At least it doesn't have the fuel economy of a Commie tomato. OT: At least here's a van you would definitely drive... 1973 Vapid Orlando Dunkleosteus Special - It's not a work van. A regular van kitted out for the sole purpose of s3x dungeon transport. Features: Off-road lights for blinding unsuspecting chicks Roof rack for transporting dead chicks to burial sites No license plate frames Lots of cargo space for transporting large chicks Things to note: Has special off-road suspension designed for hauling 5 large chicks in the back Has fuel economy comparable with Commie tomatoes Very safe for a '70s cargo van kitted out as a s3x dungeon transport van
1964 Bruckell Hagia De-Luxe V8 Your typical mid 60's luxury landyacht that is so expensive that only 36,297 was sold in that same year which is impressive.

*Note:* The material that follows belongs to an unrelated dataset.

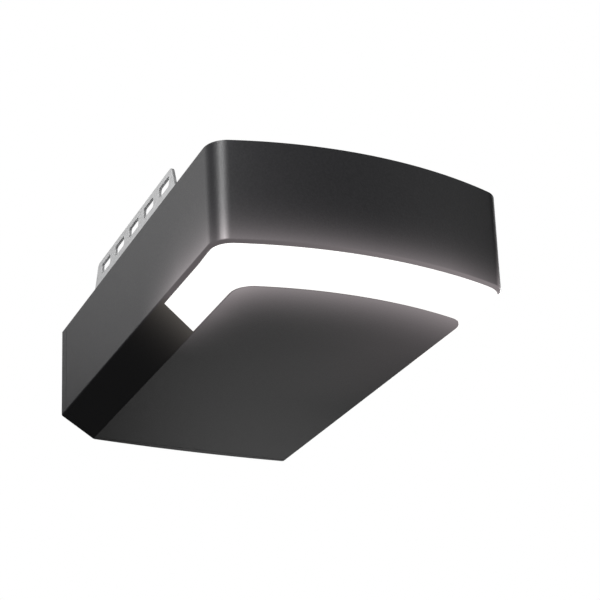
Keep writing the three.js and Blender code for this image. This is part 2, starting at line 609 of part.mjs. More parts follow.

I'mma get my 10 ft lift kit, cause chicks get trapped in my suspension and I can bring live ones to MY DUNGEON.
Admit it... You just ain't outrunning this speedy cop car. 2013 Vapid Comet GT PPV - Swift Justice Designed purely for speed, the Comet GT PPV is the true meaning of "swift justice" Features: 618 HP twin-turbo V8 engine Carbon Ceramic ventilated disc brakes with full race brake pads Single rear-mounted license plate Active Aero Dual clutch sequential gearbox All the police goodies Things to note: Has astounding 0-60 MPH time (3.6 seconds) Wastes no time getting up to highway speeds (50-75MPH time of 2.1 seconds) Weighs just as much as a 1997 Ford Expedition
My SBR New Generation had a 0 - 62 time of 3.4 and it had more than 200 HP more than the Comet GT PPV.. Guess that is what happens when the NG weighs as much as a Chrysler Imperial. I will never make a better engine than the NG. Oh well.